Der nationalistische Furor bricht also nicht – wie nur zu oft suggeriert - vom Osten über Europa ein, wie die Krise haust er in der kapitalisierten Sozietät. Die folgenschwerste Serie antiziganistischer Morde und Pogrome nach 1945 geschah unter den Augen des deutschen Souveräns. In der Morgendämmerung des 29. Juni 1992 sackten Grigore Vîlcu und Eudace Caldera auf einem mecklenburg-vorpommerischen Getreideacker in sich zusammen. Zwei Deutsche, auf der Jagd nach Wild, hätten sich in ihnen geirrt  - und wer unterscheidet denn bei Dämmerung Rumänen von Wildschweinen? Bei mindestens einem Ermordeten dauerte es noch Stunden bis er den schweren Blutungen erlag – doch niemand half ihm. Seit 1989 lebte Grigore Vîlcu im deutschen Exil. Nachdem das Grab seiner Mutter, die als Asylsuchende in der mecklenburg-vorpommerischen Provinz verstarb, systematisch geschändet wurde, sah sich Grigore Vîlcu gezwungen, seine Mutter dorthin umzubetten, von wo sie vor Elend und Hass geflohen war. Hierfür musste er illegal nach Rumänien ausreisen, denn anders wäre er nicht an die Papiere gekommen, die von den Apparaten für eine Umbettung verlangt worden sind. Bei seiner Wiedereinreise starb er – erlegt wie Wild. Zwei Monate nach den Morden wurde das juristische Detail der systematischen Abschiebungen von Bettel-Rumänen und anderen Hassobjekten der Deutschen im Pogrom erzwungen. Dass kein Mensch zwischen dem 22. und 26. August 1992 starb, lag nicht an fehlendem Engagement oder einem rabiaten Zugriff des Souveräns. Die Verfolgten haben Glück im Unglück gehabt – mehr nicht. Noch im selben Monat honorierte die SPD mit den Petersburgern Beschlüssen die Vitalität deutscher Pogromisten und am 6. Dezember 1992 folgte dann auf das Pogrom der Asylkompromiss, so dass im Mai 1993 auch die Familie von Grigore Vîlcu abgeschoben werden konnte. Der Asylkompromiss machte den Beginn mit der Delegierung des Migrationsregimes an die äußerste, also griechische und ungarische Front Europas, an die vielen ausgelagerten Ilías Kasidiáris’. Mit dem Kalkül, dass der drohende Tod sie hinhalte, zwingen sie die Flüchtigen auf die riskantesten Routen.

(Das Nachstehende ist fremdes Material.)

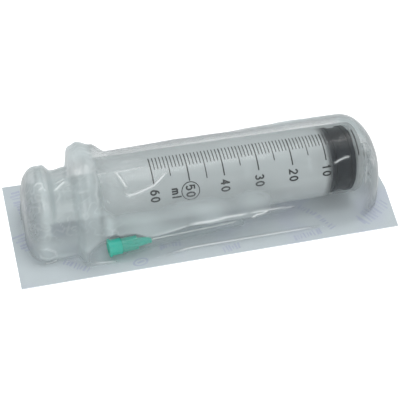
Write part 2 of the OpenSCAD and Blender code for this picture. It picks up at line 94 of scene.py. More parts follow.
def add_camera():
    az, el = math.radians(AZIMUTH), math.radians(ELEVATION)
    place = DISTANCE * Vector((math.sin(az) * math.cos(el), -math.cos(az) * math.cos(el), math.sin(el)))
    data = bpy.data.cameras.new("camera")
    data.sensor_width = SENSOR_MM
    data.lens = FOCAL_PX * SENSOR_MM / FRAME_PX
    data.shift_x = (FRAME_PX / 2 - ORIGIN_PX[0]) / FRAME_PX
    data.shift_y = (ORIGIN_PX[1] - FRAME_PX / 2) / FRAME_PX
    data.clip_start = 0.01
    cam = bpy.data.objects.new("camera", data)
    bpy.context.collection.objects.link(cam)
    cam.matrix_world = look_matrix(place, -place.normalized(), math.radians(ROLL))
    bpy.context.scene.camera = cam


def add_area(name, direction, distance, size, power):
    """A lamp that faces the origin from the given direction; metres and watts."""
    data = bpy.data.lights.new(name, "AREA")
    data.shape = "RECTANGLE"
    data.size, data.size_y = size
    data.energy = power
    lamp = bpy.data.objects.new(name, data)
    bpy.context.collection.objects.link(lamp)
    place = Vector(direction).normalized() * distance
    lamp.matrix_world = look_matrix(place, -place.normalized(), 0)


class Nodes:
    """A material or world under construction."""

    def __init__(self, owner, kind="Material"):
        owner.use_nodes = True
        self.tree = owner.node_tree
        self.tree.nodes.clear()
        self.out = self.tree.nodes.new("ShaderNodeOutput" + kind)

    def add(self, kind, settings=None, **inputs):
        node = self.tree.nodes.new("ShaderNode" + kind)
        for key, value in (settings or {}).items():
            setattr(node, key, value)
        for key, value in inputs.items():
            self.put(node, key.replace("_", " "), value)
        return node

    def put(self, node, key, value):
        socket = node.inputs[int(key)] if key.isdigit() else node.inputs[key]
        if isinstance(value, bpy.types.NodeSocket):
            self.tree.links.new(value, socket)
        else:
            if isinstance(value, tuple) and len(value) == 3 and socket.type == "RGBA":
                value = (*value, 1)
            socket.default_value = value

    def math(self, op, a, b=0.0, clamp=False):
        node = self.add("Math", {"operation": op, "use_clamp": clamp})
        self.put(node, "0", a)
        self.put(node, "1", b)
        return node.outputs[0]

    def mix(self, factor, a, b):
        node = self.add("Mix", {"data_type": "RGBA"})
        for socket, value in zip((node.inputs[0], node.inputs[6], node.inputs[7]), (factor, a, b)):
            if isinstance(value, bpy.types.NodeSocket):
                self.tree.links.new(value, socket)
            else:
                socket.default_value = value if isinstance(value, float) else (*value, 1)
        return node.outputs[2]

    def ramp(self, factor, *stops):
        node = self.add("ValToRGB", Fac=factor)
        ramp = node.color_ramp
        while len(ramp.elements) < len(stops):
            ramp.elements.new(0.5)
        for element, (place, value) in zip(ramp.elements, stops):
            element.position = place
            element.color = (*value, 1) if isinstance(value, tuple) else (value, value, value, 1)
        return node.outputs[0]

    def noise(self, scale, detail=3.0, roughness=0.5, vector=None):
        node = self.add("TexNoise", Scale=float(scale), Detail=detail, Roughness=roughness,
                        Vector=vector or self.coords())
        return node.outputs[0]

    def coords(self):
        return self.add("TexCoord").outputs["Object"]

    def stretched(self, scale):
        return self.add("Mapping", Vector=self.coords(), Scale=scale).outputs[0]

    def bump(self, height, strength, distance):
        return self.add("Bump", Height=height, Strength=strength, Distance=distance).outputs[0]

    def seen(self):
        """1 for the rays that show the background: camera, mirrored and transmitted ones."""
        path = self.add("LightPath").outputs
        indirect = self.math("MAXIMUM", path["Is Glossy Ray"], path["Is Transmission Ray"])
        return self.math("MAXIMUM", path["Is Camera Ray"], indirect)

    def edge(self):
        """0 where the surface faces the viewer, 1 where it turns away."""
        return self.add("LayerWeight", Blend=0.5).outputs["Facing"]

    def schlick(self, shine, normal):
        """Share of light that the surface mirrors, from either side."""
        facing = self.add("LayerWeight", Blend=0.5, Normal=normal).outputs["Facing"]
        slant = self.math("MULTIPLY", self.math("POWER", facing, 5.0), 1 - HEAD_ON)
        return self.math("MULTIPLY", self.math("ADD", slant, HEAD_ON), shine)

    def thin(self, color, roughness, normal, ior=1.45, through=0.5):
        """A thin milky wall: part of its light comes through from behind."""
        body = self.add("BsdfPrincipled", Base_Color=color, Roughness=roughness, IOR=ior, Normal=normal)
        return self.blend(through, body, self.add("BsdfTranslucent", Color=color, Normal=normal))

    def blend(self, share, first, second):
        both = self.add("MixShader", Fac=share)
        self.put(both, "1", first.outputs[0])
        self.put(both, "2", second.outputs[0])
        return both

    def finish(self, shader):
        self.tree.links.new(shader.outputs[0], self.out.inputs[0])


def new_material(name):
    made = bpy.data.materials.new(name)
    return made, Nodes(made)


def add_stage():
    world = bpy.data.worlds.new("world")
    bpy.context.scene.world = world
    n = Nodes(world, "World")
    light = n.add("Background", Color=(0.95, 0.98, 1.0), Strength=AMBIENT)
    white = n.add("Background", Color=(1.0, 1.0, 1.0), Strength=1.0)
    n.finish(n.blend(n.seen(), light, white))

    bpy.ops.mesh.primitive_plane_add(size=FLOOR_SIZE)
    floor = bpy.context.object
    floor.name = "floor"
    made, n = new_material("floor")
    body = n.add("BsdfDiffuse", Color=(0.93, 0.93, 0.93))
    lift = n.add("Emission", Color=(1.0, 1.0, 1.0), Strength=n.math("MULTIPLY", n.seen(), FLOOR_LIFT))
    both = n.add("AddShader")
    n.put(both, "0", body.outputs[0])
    n.put(both, "1", lift.outputs[0])
    n.finish(both)
    floor.data.materials.append(made)


bpy.context.scene.view_settings.view_transform = "Standard"
add_camera()
add_stage()
add_area("overhead", (0.12, 0.1, 0.95), 1.2, (0.8, 0.6), 8.8)
add_area("front_fill", (-0.25, -0.85, 0.55), 1.6, (1.2, 0.8), 12.5)


# The film's form: it is shown in two pieces that meet at SPLIT_X
SPLIT_X = FLANGE_X - 10.2
AXIS_H = AXIS_Z - PAPER_T
BUMP_X = FLANGE_X - 9.4
BARREL_REAR, BARREL_FRONT = FLANGE_FRONT + 6.6, CAV_FRONT - 18.6
CAV_HALF, BUMP_HALF, BARREL_HALF, GUTTER_HALF = 25.0, 24.5, 23.5, 22.5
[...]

(1) Das Kapital scheidet zwischen phänomenalem und funktionalem Menschen, indem es ihn als lebendes Vehikel der Ware Arbeitskraft identifiziert, alsdann scheidet es zwischen wahrem und falschem Bedürfnis: um ein Bedürfnis zu befriedigen, muss dieses die Wertform annehmen. Die sinnlichen Begierden der konkreten Individuen werden so heruntergebracht auf die bloße Funktionalität für das Kapital. Die Reduktion auf die Funktionalität für das Kapital und die Identifizierung als national identisches Exemplar sind die zwei Seiten desselben Zwangsverhältnisses. Sie komplementieren sich und kommunizieren wechselseitig über die feindselige Nichtidentität: ‚den parasitären Zigeuner’, ‚den jüdischen Kosmopolit’, etc.  Subjekt wird man also nur durch die repressive Vergleichung durch das Dritte von Staat und Kapital hindurch.

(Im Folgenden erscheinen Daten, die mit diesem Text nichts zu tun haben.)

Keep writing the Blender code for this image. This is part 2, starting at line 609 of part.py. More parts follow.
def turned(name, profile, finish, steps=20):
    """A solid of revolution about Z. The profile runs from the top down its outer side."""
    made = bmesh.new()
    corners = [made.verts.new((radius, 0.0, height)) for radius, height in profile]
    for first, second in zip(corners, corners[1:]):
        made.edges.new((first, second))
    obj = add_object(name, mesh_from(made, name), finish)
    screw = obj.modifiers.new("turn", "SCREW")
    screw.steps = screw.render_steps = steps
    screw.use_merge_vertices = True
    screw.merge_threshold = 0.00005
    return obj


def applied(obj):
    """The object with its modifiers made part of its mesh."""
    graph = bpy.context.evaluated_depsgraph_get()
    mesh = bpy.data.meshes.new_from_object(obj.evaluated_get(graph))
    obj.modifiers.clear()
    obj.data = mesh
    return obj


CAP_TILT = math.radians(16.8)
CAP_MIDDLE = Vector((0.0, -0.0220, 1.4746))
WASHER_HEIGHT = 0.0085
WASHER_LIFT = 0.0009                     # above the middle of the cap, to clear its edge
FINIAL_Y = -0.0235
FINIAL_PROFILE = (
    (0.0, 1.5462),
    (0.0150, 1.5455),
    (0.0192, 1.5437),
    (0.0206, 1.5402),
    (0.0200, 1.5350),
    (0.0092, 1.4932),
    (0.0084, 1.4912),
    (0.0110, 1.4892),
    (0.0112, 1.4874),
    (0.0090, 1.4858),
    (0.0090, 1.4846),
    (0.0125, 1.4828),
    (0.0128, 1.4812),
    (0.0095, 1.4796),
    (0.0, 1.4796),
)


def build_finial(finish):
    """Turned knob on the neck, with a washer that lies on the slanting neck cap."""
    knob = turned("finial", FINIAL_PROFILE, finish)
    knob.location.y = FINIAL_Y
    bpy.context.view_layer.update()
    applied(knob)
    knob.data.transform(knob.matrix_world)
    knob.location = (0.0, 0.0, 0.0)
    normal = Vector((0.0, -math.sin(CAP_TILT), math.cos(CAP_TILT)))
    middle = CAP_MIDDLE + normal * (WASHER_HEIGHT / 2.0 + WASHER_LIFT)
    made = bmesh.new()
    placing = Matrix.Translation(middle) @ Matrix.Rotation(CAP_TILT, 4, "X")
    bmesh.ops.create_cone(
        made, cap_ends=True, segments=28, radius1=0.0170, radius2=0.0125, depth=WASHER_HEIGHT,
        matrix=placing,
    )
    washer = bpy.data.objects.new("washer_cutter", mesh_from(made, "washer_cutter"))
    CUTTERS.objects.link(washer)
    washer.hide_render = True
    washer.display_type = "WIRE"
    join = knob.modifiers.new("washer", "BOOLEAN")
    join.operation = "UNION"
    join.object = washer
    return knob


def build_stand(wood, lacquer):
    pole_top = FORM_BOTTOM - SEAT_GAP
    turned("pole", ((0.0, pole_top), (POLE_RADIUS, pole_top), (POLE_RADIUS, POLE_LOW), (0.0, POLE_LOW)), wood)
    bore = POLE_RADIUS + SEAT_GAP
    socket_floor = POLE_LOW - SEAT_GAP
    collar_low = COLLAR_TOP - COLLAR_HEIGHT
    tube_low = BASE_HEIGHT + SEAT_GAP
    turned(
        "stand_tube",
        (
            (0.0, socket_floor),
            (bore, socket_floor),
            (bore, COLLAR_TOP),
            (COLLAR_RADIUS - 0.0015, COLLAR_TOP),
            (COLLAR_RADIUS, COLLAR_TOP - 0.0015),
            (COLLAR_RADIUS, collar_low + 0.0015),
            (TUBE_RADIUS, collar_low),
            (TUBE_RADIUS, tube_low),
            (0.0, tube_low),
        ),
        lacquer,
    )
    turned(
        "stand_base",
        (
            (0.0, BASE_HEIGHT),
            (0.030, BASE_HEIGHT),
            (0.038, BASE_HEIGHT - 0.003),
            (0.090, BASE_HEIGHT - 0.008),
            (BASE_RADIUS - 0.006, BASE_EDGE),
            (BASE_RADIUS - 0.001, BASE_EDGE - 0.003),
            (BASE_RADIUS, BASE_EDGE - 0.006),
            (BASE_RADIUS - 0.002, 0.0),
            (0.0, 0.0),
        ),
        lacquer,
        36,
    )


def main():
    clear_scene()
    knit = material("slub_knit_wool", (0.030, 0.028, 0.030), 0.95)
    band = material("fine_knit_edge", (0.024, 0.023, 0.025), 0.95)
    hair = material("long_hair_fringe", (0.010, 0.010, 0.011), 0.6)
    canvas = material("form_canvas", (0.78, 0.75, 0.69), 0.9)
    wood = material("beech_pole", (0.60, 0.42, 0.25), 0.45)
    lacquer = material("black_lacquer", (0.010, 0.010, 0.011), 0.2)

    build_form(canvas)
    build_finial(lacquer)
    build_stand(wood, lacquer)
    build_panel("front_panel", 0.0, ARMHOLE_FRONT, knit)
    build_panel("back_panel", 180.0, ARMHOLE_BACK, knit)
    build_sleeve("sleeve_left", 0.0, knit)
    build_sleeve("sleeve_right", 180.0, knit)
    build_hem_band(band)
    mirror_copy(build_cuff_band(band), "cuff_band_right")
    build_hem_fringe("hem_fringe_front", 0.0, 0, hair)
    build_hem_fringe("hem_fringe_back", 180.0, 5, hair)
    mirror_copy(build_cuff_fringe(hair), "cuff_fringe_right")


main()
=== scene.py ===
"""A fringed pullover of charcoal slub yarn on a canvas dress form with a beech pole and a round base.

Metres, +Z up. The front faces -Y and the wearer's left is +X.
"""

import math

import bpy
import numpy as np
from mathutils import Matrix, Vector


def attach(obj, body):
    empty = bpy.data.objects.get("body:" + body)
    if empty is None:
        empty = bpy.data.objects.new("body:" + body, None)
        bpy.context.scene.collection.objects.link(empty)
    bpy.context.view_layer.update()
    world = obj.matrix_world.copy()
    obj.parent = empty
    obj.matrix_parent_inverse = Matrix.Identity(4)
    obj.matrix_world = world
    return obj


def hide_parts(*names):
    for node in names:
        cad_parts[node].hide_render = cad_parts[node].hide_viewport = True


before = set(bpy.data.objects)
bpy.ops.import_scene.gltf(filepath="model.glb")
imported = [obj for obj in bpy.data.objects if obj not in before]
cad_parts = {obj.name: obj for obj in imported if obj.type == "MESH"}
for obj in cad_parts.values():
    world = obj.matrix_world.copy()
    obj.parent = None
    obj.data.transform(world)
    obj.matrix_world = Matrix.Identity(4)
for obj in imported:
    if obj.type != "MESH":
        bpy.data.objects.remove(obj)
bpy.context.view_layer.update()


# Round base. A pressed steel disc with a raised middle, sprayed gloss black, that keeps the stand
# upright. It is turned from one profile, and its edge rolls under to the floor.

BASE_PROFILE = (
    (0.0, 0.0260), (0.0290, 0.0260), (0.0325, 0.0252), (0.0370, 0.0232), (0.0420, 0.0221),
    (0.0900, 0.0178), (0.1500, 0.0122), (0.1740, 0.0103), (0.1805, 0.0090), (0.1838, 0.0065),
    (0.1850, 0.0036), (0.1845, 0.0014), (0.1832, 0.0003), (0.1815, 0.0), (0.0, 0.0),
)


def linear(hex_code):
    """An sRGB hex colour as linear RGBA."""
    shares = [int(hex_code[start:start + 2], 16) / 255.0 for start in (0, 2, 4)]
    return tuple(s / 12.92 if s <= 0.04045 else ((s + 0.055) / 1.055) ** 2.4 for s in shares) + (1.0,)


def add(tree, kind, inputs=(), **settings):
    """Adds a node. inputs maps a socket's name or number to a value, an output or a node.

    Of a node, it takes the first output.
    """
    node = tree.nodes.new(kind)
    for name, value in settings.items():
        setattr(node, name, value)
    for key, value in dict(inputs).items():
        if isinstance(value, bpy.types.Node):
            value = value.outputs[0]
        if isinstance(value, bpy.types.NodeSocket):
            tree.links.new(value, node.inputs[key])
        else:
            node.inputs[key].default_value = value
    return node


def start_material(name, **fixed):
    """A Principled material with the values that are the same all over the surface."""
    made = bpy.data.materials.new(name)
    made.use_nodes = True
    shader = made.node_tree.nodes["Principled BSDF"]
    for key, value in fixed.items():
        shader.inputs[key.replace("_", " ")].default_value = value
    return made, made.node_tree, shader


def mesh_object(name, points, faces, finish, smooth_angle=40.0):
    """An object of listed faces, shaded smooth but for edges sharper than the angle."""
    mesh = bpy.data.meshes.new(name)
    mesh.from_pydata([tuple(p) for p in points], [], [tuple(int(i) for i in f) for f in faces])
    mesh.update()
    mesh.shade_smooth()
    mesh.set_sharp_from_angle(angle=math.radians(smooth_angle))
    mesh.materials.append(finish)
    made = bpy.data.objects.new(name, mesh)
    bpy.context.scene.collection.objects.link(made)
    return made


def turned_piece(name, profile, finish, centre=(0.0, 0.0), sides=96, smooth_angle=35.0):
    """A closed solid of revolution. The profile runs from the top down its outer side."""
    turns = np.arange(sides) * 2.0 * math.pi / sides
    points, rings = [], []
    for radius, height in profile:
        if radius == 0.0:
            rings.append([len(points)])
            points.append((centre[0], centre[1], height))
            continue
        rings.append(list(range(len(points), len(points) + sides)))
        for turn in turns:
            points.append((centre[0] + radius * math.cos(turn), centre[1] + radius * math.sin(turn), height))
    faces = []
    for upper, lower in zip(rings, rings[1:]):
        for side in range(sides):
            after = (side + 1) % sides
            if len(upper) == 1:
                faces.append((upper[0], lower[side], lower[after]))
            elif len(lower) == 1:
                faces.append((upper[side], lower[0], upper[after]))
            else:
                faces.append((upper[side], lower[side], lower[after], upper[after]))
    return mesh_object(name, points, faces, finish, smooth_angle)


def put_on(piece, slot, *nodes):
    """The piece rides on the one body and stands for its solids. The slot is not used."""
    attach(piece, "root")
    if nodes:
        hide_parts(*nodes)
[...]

(2) Es ist nur ein schwacher Trost für die vom Pogrom bedrohten Menschen, doch ‚der Zigeuner’ nimmt auch in der bösartigsten Projektion nicht die Funktion des ‚Juden’ ein, das abstrakte Moment des Kapitals zu personifizieren. An der projektiven Figur der ‚jüdischen’ wie ‚zigeunerischen Nicht-Arbeit’ brütet sich der Zwang, eine kapitalproduktive Funktion einzunehmen, sein Gegenprinzip aus - und so ist das ‚zigeunerische’ Stereotyp auch ein zentrales Moment des Hasses auf die Juden. Doch der Figur ‚des Zigeuners’ als in Lumpen gehüllte Natur, als mit „Menschenhaut nur überzogene Bestie“, mangelt es an der Qualität, mit Geld zu jonglieren. Er sei gezwungen, parasitär dahinzuleben, weil er sich der Anwandlung an die Maschinerie entziehe und so oder so ein Vehikel minderer Produktivkraft sei, er also nur das Geld gebraucht, das er erbettelt. Er provoziert Neid und Hass sowie nicht selten auch eine romantizistische Faszination, weil ihm die Unkosten der Subjektwerdung erspart seien und er in Sippe und Clan dahinlebe. ‚Der Jude’ dagegen muss als halluzinierte Verfleischlichung des Geldes, das die materielle Repräsentanz der Abstraktion ist, auch die fetischisierte Charakteristik des Geldes verfleischlichen: universale Geltung und teuflische Magie. Als Magier der Zirkulationssphäre ist die Figur ‚des Juden’ immer auch beides: ein das Volk aufwiegelnder Kommunist und die Produktion sabotierender Spekulant, ein Rassist von Gottes Gnaden und antinationaler Kosmopolit, ein religiös Besessener und atheistischer Zersetzer.